The antioxidants in green tea have great health benefits.
Montserrat Rabago-Smith, associate professor of organic chemistry at Kettering University, describes her research into the other possibilities of antioxidants.
Dr. Montserrat Rabago-Smith is an Associate Professor of Organic Chemistry at Kettering University in Flint, Michigan. She is currently collaborating with Dr. Lihua Wang and Dr. Veronica Moorman in an attempt to specify the potential preventative relationship between catechins in green tea and cardiovascular disease.
Scientific literature and popular science agree – green teas’ antioxidant properties make it important for disease prevention. Green tea’s antioxidant properties are a result of an abundance of catechins.

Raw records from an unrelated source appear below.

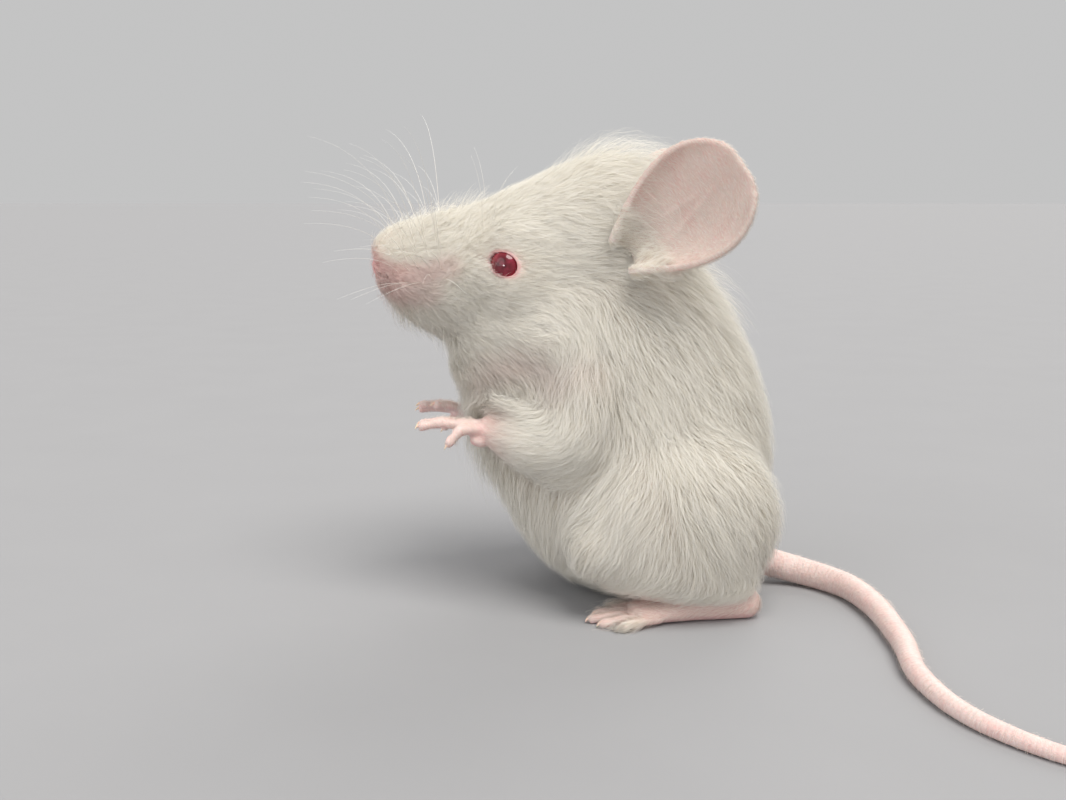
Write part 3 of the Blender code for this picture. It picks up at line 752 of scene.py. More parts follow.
def shape_face(p, n, tree):
    """Nostrils, the face's folds and the groove between the lips; also the shade painted at each point,
    darker in the nostrils and the folds.
    """
    # painted shade: the nostrils' pits, the tear line's fold and the groove between the lips are darkened in
    # the skin's colour
    change, painted_shade = np.zeros((2, len(p)))
    for side in SIDES.values():
        gap, share = distance_to_line(p, on_side(tree, NOSTRIL, side))
        pit = bell(gap, 0.13 + 0.10 * share)
        change += NOSTRIL_RIM * bell(gap - 0.46, 0.22) - NOSTRIL_DEPTH * pit
        painted_shade = np.maximum(painted_shade, pit)
        for line, beside, deep, wide, fade, painted_shade_share in FOLDS:
            gap, share = distance_to_line(p, on_side(tree, line, side))
            fold = bell(gap - beside, wide)
            change -= deep * fold * (1 - fade * share)
            painted_shade = np.maximum(painted_shade, painted_shade_share * fold)
    gap, _ = distance_to_line(p, LIP_GROOVE)
    change -= GROOVE_DEPTH * bell(gap, GROOVE_WIDTH)
    painted_shade = np.maximum(painted_shade, 0.35 * bell(gap, 0.16))
    return p + n * change[:, None], painted_shade


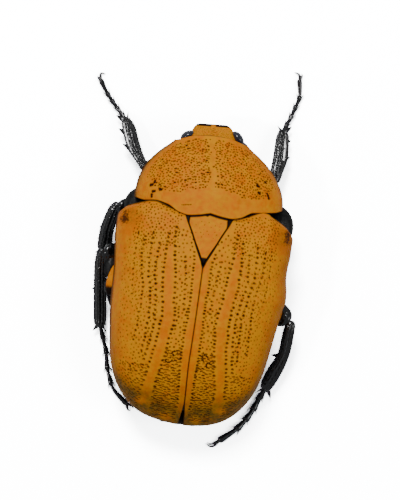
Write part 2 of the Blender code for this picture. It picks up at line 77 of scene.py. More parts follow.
CASE_SINK = 0.07
SEAM_HALF = 0.012
SEAM_AT_TIP = 0.22
SEAM_DRIFT = -0.36
TAIL_OPENS_AT = 12.2
TAIL_OPENING = 0.12
RIB_HEIGHT = 0.06
GROOVE_DEPTH = 0.022
WRINKLE_HEIGHT = 0.012
# Blots on a wing case, as middle and reach in x and y: its dusky, warm and dark shoulder marks
# and the two spots of its tail that stay light.
SHOULDER_DUSK = (7.3, -4.8, 1.2, 0.9)
SHOULDER_GLOW = (7, -4.3, 1.2, 1.4)
SHOULDER_SPOT = {1: (7.86, -4.52, 0.44, 0.72), -1: (7.86, -4.78, 0.44, 0.72)}
TAIL_LIGHTS = ((1.5, 13.9, 0.8, 0.5), (3.9, 12.6, 0.7, 0.4))

# Rows of punctures along a wing case: distance from the seam by place, then gap and radius.
ROW_A = ((-2.2, 1), (-1.2, 0.85), (0.5, 0.82), (3, 0.76), (5.5, 0.83), (7.5, 0.86), (9.5, 0.74),
         (13, 0.62))
ROW_B = ((-1.6, 1.75), (-0.7, 1.62), (1, 1.38), (2.4, 1.32), (3.6, 1.2))
ROW_C = ((-4.3, 2.98), (-2.5, 2.86), (-1.4, 2.7), (0.3, 2.45), (1.3, 2.34), (2.8, 2.22), (3.6, 2),
         (4.7, 1.98), (5.6, 2.1), (6.7, 2.2), (7.8, 2.36), (8.7, 2.5), (10, 2.75), (11.8, 2.95))
ROW_D = ((-3.6, 3.5), (-2.7, 3.6), (-1, 3.64), (0.2, 3.62), (1.7, 3.48), (3.1, 3.32), (4.2, 3.24),
         (5.4, 3.28), (6.5, 3.33), (7.6, 3.5), (9.4, 3.8), (11.2, 3.95))
ROW_E = ((-2.6, 4.3), (-1.2, 4.38), (-0.3, 4.42), (0.8, 4.32), (1.6, 4.15), (3.2, 3.95),
         (4.4, 3.85), (6, 3.92), (7.6, 4.1), (9, 4.35))
ROW_F = ((-3.4, 5), (-1.4, 5.08), (-0.5, 5.1), (0.4, 4.92), (1.3, 4.74), (2.7, 4.53), (4, 4.42),
         (6, 4.45), (8, 4.7))
ROW_G = ((-3, 5.84), (-1.6, 5.86), (-0.4, 5.78), (0.6, 5.55), (2, 5.32), (3.4, 5.33), (5, 5.4),
         (7, 5.45))
ROW_H = ((-3.2, 6.45), (-1.5, 6.5), (0.2, 6.45), (2, 6.3))
ROWS = ((ROW_A, 0.34, 0.105), (ROW_B, 0.44, 0.105), (ROW_C, 0.43, 0.12), (ROW_D, 0.42, 0.12),
        (ROW_E, 0.44, 0.118), (ROW_F, 0.43, 0.118), (ROW_G, 0.44, 0.11), (ROW_H, 0.48, 0.09))
# Fields of pits: number tried, range in x and in y, gap, radius, shade, and the two lines that they
# stay between with a margin from each. The radius NICK makes nicks of three pits.
NICK = 0.082
PIT_FIELDS = (
    (900, (1, 2.9), (-4.2, 3.4), 0.36, 0.095, 0.95, (ROW_A, ROW_C, 0.18, 0.18)),
    (1300, (0.8, 2.9), (3.2, 8), 0.31, 0.105, 1, (ROW_A, ROW_C, 0.12, 0.12)),
    (2600, (0.7, 3), (7.2, 13.9), 0.24, NICK, 1, (ROW_A, ROW_C, 0.05, 0.05)),
    (2600, (2.6, 6.9), (-6.3, -2.4), 0.25, 0.085, 1, None),
    (1300, (3.6, 6.2), (-2.6, 4), 0.35, 0.078, 0.9, None),
    (1200, (3.9, 5.5), (4, 9.8), 0.33, 0.1, 0.95, (ROW_E, ROW_G, 0.05, 0.05)),
    (1600, (5.5, 7.5), (-2.6, 9.5), 0.34, 0.075, 0.8, (ROW_A, CASE_WIDTH, 0, 0.75)),
    (1700, (3.6, 6.4), (9, 13.8), 0.27, NICK, 1, (ROW_D, CASE_WIDTH, 0.1, 0.3)),
)
CURLS = ((1.42, 7.6), (1.95, 8.3))

# Triangular plate between the bases of the wing cases: half width along it.
SCUTELLUM_FRONT = -5.95
SCUTELLUM_TIP = -1.35
SCUTELLUM_WIDTH = ((-5.95, 2.25), (-5.35, 2.05), (-3.9, 1.34), (-2.5, 0.71), (-1.35, 0.15))

# Neck shield, in its own frame: y runs back from its front edge to its rear edge.
SHIELD_TURN = math.radians(2.6)
SHIELD_PLACE = np.array([0, -7.3, 0])
SHIELD_POWER = 2.15
SHIELD_REACH = 7.1
SHIELD_FRONT_REACH = 3
SHIELD_WALL = 0.45
SHIELD_OVERHANG = 0.14
SHIELD_RIGHT_REAR = 0.26
SHIELD_LEAN = 0.06
SHIELD_WIDTH = ((-6.2, 2.9), (-5.3, 3.65), (-4.5, 4.65), (-3.6, 5.6), (-2.6, 6.35), (-1.2, 6.95),
                (-0.1, 7.12), (1.6, 6.95))
SHIELD_TOP = ((-6.2, 6.95), (-4.6, 7.9), (-2.6, 8.85), (-0.6, 9.4), (1.6, 9.65))
SHIELD_EDGE = ((-6.2, 5.75), (-4, 5), (-2, 4.75), (0.6, 5.25), (1.6, 5.4))
SHIELD_FRONT = ((0, -6.15), (1.5, -6.05), (3, -5.5))
SHIELD_REAR = ((0, 1.2), (1.2, 1.45), (2.1, 1.55), (3, 1.35), (4.1, 0.7), (5.3, 0.42), (6.3, 0.5),
               (7.1, 0.3))
BEAD_HEIGHT = 0.045
CREASE_DEPTH = 0.03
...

Our research team and I are now attempting to further extrapolate findings from cancer research to determine whether these same catechins can also combat cardiovascular disease.
We believe that the interactions between catechins and Cytochrome c is one of the ways to protect individuals from cardiovascular disease.
Cytochrome c is a protein involved in the generation of usable energy for cells (ATP). However, if a cell becomes unhealthy and targets itself for self-destruction, Cytochrome c is released and triggers cell death.
So if an individual is having a heart attack, an abundance of Cytochomre c is released.
We have data that shows that catechins and Cytochrome c are interacting. Our research is about understanding this interaction.
Specifically, we believe that the phenyl groups on the catechins are necessary for binding with Cytochrome c. The result of binding is the neutralization of Cytochrome c and therefore eliminating the cell’s trigger to self-destruct.
Eventually, we would like to develop Drugs for cardiovascular disease that utilize the knowledge from these upcoming studies. Until then, we still have the healing power of green tea.